• **REQUIREMENTS**
Write the material out again, line by line, exactly as it is.

• **TASK MATERIAL**

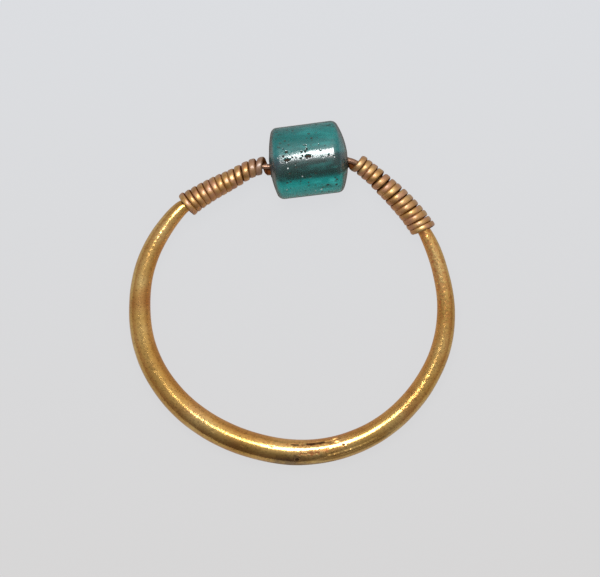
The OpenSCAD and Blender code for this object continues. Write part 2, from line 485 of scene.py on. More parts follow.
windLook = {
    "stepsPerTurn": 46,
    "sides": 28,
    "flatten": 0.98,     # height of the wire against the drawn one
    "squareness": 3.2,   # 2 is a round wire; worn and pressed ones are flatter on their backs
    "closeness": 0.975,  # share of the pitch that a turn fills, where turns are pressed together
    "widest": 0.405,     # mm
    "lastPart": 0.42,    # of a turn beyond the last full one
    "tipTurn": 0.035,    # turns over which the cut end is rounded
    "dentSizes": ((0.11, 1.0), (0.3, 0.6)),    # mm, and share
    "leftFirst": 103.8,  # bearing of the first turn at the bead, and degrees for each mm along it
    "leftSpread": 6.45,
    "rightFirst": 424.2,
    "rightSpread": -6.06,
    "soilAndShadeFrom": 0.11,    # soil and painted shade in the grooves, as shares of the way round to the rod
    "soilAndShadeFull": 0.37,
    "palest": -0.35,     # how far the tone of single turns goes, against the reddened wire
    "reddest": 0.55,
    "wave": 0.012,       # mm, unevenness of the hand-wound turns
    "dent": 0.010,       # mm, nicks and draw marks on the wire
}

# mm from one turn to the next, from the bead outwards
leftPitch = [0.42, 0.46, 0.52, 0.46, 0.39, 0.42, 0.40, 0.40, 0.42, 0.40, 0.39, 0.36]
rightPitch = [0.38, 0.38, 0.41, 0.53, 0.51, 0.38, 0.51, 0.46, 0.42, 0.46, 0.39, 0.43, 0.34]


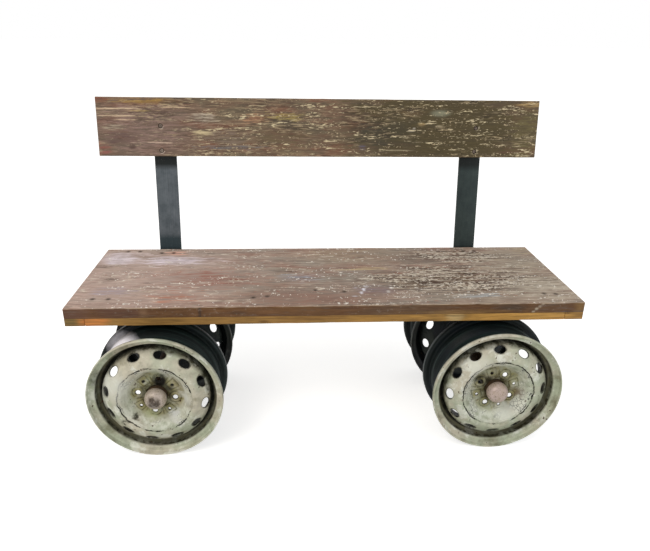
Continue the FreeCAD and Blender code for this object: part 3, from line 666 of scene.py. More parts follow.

• **EXERCISE RESPONSE**
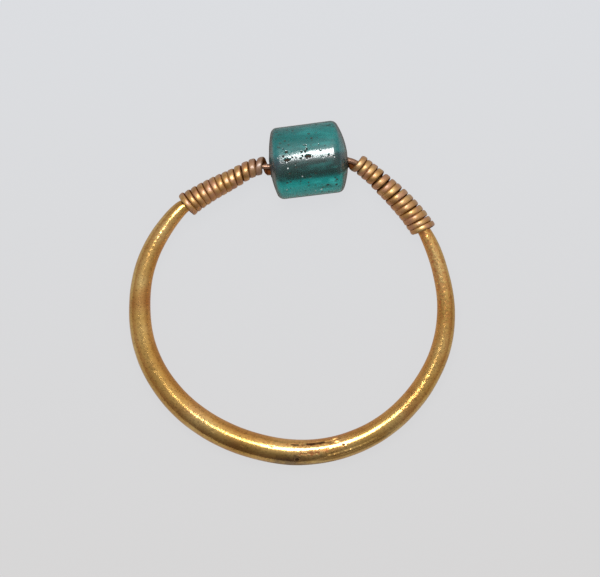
The OpenSCAD and Blender code for this object continues. Write part 2, from line 485 of scene.py on. More parts follow.
windLook = {
    "stepsPerTurn": 46,
    "sides": 28,
    "flatten": 0.98,     # height of the wire against the drawn one
    "squareness": 3.2,   # 2 is a round wire; worn and pressed ones are flatter on their backs
    "closeness": 0.975,  # share of the pitch that a turn fills, where turns are pressed together
    "widest": 0.405,     # mm
    "lastPart": 0.42,    # of a turn beyond the last full one
    "tipTurn": 0.035,    # turns over which the cut end is rounded
    "dentSizes": ((0.11, 1.0), (0.3, 0.6)),    # mm, and share
    "leftFirst": 103.8,  # bearing of the first turn at the bead, and degrees for each mm along it
    "leftSpread": 6.45,
    "rightFirst": 424.2,
    "rightSpread": -6.06,
    "soilAndShadeFrom": 0.11,    # soil and painted shade in the grooves, as shares of the way round to the rod
    "soilAndShadeFull": 0.37,
    "palest": -0.35,     # how far the tone of single turns goes, against the reddened wire
    "reddest": 0.55,
    "wave": 0.012,       # mm, unevenness of the hand-wound turns
    "dent": 0.010,       # mm, nicks and draw marks on the wire
}

# mm from one turn to the next, from the bead outwards
leftPitch = [0.42, 0.46, 0.52, 0.46, 0.39, 0.42, 0.40, 0.40, 0.42, 0.40, 0.39, 0.36]
rightPitch = [0.38, 0.38, 0.41, 0.53, 0.51, 0.38, 0.51, 0.46, 0.42, 0.46, 0.39, 0.43, 0.34]


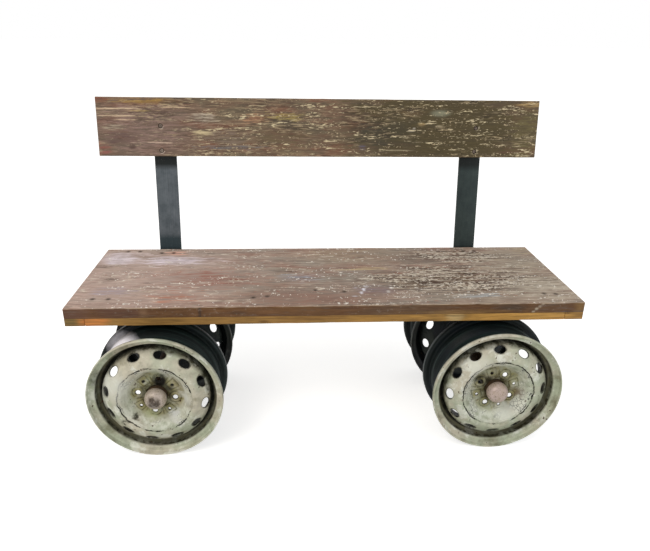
Continue the FreeCAD and Blender code for this object: part 3, from line 666 of scene.py. More parts follow.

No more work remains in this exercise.